Key was the fact that those discussions took place well after Art and I had spoken at length on a number of occasions. Therefore, all conversations I had with Art were protected and no other expert witness was entitled to rely upon any information obtained from Art which could be traced back to Art’s conversations with me.
To do so would constitute an ethical breach.
Even more astonishing was the fact that Art denied ever having agreed to testify on behalf of my clients.

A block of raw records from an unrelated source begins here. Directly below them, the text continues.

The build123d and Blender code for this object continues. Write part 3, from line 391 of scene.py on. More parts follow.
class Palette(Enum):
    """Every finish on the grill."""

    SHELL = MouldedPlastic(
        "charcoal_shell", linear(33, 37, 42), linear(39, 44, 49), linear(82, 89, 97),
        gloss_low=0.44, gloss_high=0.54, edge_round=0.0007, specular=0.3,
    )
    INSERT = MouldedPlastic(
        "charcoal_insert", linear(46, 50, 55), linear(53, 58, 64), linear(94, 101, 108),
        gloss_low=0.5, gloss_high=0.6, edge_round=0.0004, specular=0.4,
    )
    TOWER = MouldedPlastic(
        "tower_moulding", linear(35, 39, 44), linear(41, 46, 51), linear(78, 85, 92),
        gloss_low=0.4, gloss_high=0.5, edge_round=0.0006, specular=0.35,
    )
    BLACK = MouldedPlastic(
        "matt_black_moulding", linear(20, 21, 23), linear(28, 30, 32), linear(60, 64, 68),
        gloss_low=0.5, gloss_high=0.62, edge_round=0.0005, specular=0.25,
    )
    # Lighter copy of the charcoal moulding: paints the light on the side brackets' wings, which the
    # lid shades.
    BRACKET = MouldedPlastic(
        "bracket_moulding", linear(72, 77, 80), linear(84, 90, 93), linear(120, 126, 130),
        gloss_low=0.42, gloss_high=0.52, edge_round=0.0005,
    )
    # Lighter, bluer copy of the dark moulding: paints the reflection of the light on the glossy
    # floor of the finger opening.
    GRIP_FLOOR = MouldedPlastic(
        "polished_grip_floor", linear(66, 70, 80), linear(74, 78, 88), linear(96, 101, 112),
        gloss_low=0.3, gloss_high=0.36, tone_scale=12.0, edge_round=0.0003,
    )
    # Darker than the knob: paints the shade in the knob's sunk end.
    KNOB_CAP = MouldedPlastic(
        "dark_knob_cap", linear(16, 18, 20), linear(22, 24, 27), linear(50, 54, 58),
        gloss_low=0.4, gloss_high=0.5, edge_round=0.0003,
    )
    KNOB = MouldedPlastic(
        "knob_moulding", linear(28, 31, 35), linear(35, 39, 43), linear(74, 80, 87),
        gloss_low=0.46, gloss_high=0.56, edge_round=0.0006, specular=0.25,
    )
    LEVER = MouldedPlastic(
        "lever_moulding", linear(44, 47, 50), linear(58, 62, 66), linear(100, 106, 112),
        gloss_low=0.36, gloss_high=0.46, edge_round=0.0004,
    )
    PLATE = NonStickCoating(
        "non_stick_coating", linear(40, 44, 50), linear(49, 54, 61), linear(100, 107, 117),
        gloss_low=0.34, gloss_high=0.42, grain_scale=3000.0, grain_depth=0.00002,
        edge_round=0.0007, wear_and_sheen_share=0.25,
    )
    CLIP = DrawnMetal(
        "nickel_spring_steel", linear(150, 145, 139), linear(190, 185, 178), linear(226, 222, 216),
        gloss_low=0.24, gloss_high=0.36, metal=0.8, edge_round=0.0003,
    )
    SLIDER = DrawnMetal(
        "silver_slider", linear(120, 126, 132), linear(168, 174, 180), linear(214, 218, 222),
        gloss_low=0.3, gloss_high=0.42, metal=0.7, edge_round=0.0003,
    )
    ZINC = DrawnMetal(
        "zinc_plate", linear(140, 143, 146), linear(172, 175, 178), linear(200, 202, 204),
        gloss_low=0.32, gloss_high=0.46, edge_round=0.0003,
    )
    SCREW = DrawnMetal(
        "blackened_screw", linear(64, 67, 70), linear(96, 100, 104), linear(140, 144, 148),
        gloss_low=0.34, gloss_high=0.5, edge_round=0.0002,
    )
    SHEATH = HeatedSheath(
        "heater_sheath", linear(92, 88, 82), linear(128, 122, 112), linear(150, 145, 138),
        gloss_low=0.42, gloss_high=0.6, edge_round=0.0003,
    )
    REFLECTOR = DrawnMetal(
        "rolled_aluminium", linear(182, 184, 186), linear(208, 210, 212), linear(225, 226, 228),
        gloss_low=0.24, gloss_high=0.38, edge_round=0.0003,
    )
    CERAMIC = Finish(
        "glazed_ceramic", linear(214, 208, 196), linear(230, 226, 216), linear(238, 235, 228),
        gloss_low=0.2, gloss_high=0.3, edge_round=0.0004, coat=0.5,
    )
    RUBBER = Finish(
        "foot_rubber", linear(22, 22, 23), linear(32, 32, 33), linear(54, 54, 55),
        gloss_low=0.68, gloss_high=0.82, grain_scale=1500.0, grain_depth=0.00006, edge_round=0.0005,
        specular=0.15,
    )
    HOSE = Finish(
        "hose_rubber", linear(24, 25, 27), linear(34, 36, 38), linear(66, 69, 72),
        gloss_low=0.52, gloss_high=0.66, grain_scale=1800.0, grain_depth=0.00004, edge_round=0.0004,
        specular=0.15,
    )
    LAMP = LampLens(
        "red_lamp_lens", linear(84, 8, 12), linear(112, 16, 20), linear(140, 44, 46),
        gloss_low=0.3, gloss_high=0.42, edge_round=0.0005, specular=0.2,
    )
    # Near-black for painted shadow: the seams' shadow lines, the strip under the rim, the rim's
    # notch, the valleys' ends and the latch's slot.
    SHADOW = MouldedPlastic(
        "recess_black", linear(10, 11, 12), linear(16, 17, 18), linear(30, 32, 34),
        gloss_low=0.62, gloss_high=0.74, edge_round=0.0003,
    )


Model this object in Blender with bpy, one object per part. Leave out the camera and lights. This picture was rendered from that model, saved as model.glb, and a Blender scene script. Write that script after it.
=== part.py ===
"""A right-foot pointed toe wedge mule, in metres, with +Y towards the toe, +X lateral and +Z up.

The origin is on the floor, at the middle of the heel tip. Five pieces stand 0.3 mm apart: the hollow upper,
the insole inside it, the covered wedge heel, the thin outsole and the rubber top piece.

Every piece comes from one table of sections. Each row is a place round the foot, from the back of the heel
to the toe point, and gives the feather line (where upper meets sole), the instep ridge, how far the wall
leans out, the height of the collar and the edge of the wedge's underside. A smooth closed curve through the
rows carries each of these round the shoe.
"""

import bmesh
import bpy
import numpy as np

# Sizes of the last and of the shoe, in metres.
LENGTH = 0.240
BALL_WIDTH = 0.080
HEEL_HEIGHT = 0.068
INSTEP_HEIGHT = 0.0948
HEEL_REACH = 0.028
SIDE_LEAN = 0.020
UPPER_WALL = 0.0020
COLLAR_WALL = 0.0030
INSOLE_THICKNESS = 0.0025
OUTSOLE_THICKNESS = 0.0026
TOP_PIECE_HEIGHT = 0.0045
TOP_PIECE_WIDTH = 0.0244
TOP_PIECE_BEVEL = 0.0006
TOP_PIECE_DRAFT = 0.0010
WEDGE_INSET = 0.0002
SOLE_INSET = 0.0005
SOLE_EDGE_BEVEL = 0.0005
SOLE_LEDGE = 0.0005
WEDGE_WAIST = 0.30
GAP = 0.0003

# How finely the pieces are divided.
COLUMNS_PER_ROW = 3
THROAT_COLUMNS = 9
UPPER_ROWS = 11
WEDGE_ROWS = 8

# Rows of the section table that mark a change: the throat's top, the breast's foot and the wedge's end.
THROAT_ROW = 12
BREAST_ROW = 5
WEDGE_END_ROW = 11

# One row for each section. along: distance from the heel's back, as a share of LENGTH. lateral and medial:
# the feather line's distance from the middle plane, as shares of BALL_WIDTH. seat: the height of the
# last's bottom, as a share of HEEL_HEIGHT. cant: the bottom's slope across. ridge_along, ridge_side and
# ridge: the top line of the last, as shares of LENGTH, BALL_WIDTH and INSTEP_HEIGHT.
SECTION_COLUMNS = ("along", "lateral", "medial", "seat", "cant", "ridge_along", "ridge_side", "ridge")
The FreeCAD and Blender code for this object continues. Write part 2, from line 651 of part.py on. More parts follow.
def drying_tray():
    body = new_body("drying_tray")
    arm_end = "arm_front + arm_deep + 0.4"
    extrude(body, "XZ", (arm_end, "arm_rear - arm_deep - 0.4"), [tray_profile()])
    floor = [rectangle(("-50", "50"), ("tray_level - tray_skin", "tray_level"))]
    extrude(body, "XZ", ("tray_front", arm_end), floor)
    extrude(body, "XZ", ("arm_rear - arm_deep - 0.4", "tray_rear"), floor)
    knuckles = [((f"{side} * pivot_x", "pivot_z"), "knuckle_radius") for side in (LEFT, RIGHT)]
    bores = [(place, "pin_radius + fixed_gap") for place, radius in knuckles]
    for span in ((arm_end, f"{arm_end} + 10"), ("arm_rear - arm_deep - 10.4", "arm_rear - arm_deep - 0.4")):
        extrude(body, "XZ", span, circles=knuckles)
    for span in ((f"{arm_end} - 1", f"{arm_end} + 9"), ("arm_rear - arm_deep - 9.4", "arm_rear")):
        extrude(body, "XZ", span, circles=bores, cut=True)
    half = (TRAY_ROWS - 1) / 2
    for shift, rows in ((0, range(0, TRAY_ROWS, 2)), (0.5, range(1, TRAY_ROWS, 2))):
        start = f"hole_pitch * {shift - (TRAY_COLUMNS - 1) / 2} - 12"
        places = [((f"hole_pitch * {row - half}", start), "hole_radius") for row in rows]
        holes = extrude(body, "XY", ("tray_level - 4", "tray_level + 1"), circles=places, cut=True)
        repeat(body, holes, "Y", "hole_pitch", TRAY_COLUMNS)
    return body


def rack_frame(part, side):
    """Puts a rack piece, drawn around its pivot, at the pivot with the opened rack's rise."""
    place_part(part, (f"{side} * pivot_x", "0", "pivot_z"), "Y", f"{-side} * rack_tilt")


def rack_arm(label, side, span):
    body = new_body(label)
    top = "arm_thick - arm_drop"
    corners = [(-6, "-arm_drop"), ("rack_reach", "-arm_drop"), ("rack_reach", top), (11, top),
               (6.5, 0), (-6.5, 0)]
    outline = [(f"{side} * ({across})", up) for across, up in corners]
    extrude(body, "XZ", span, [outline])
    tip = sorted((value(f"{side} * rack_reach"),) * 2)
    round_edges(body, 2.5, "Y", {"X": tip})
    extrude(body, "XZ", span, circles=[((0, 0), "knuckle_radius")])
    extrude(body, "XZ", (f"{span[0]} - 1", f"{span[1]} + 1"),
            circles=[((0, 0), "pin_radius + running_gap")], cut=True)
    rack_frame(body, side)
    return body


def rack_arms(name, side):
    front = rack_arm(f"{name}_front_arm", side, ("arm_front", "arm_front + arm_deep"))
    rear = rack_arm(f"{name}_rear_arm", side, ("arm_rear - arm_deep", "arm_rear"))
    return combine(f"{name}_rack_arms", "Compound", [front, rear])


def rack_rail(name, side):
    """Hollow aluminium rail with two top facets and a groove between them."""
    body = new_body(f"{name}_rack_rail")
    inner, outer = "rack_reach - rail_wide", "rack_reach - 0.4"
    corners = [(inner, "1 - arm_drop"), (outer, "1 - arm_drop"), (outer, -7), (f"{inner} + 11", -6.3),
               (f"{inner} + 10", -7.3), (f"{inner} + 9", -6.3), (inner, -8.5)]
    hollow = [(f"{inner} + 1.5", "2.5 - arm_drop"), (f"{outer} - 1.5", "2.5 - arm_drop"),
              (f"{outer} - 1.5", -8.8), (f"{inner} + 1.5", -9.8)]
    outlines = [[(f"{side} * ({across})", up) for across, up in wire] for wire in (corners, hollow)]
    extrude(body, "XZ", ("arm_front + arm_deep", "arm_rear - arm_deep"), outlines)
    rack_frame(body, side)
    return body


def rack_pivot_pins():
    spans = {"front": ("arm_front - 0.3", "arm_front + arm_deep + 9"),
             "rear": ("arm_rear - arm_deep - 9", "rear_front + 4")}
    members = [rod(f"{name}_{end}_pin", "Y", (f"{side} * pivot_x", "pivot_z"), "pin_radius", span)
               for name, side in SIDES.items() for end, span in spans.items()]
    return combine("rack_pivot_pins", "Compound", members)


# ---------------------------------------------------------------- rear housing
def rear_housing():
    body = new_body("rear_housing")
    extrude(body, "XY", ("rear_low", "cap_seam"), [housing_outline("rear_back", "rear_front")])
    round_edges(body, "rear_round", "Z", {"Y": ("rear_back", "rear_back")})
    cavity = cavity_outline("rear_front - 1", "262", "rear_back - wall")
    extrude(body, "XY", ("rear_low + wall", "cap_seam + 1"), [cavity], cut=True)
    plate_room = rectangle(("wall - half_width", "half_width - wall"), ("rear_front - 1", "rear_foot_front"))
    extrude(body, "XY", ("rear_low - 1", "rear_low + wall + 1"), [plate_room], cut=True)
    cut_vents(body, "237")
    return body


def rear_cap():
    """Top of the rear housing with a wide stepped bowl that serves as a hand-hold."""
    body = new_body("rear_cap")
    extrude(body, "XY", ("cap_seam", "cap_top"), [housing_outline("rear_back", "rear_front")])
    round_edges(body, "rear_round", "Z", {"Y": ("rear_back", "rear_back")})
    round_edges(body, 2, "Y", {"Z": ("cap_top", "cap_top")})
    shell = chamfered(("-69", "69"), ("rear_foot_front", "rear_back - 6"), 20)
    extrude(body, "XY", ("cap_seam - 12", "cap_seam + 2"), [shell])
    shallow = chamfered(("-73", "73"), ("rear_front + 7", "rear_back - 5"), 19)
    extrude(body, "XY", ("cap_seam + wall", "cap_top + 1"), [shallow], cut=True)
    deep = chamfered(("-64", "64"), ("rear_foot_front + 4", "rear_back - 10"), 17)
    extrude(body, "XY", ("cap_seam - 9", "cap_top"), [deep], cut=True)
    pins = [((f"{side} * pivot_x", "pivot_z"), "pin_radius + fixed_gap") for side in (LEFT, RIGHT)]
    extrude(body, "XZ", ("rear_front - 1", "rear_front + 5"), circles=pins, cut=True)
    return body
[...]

Fortunately, Judge Bob W. McNatt knew me well enough to know that my representations to the court could be counted on because I had never mislead him or misstated the facts on any occasion in the past. He believed me when I asserted, as an officer of the court, that Art Caplan had agreed to testify as an expert for my clients — and I had that plane ticket to prove it. And he correctly barred Cranford from testifying any further on that point.
Ultimately, the trial went forward and my clients won. I guess I could just gloat here about the fact that not only did they win, that victory was secured without the necessity of my ever making an opening statement or calling a single witness to the stand, so, as it turned out, we didn’t need Art or any other “bioethicist’s” testimony, anyway.
But I think the victory is actually the least interesting part of the story. The details of how it was achieved — and the obstacles overcome along the way — are far more interesting.
And if you are thinking of attending any conferences, seminars, symposiums or similar “jamborees” put on by America’s “bioethicists,” you might want to review those definitions again before forking over your enrollment fee.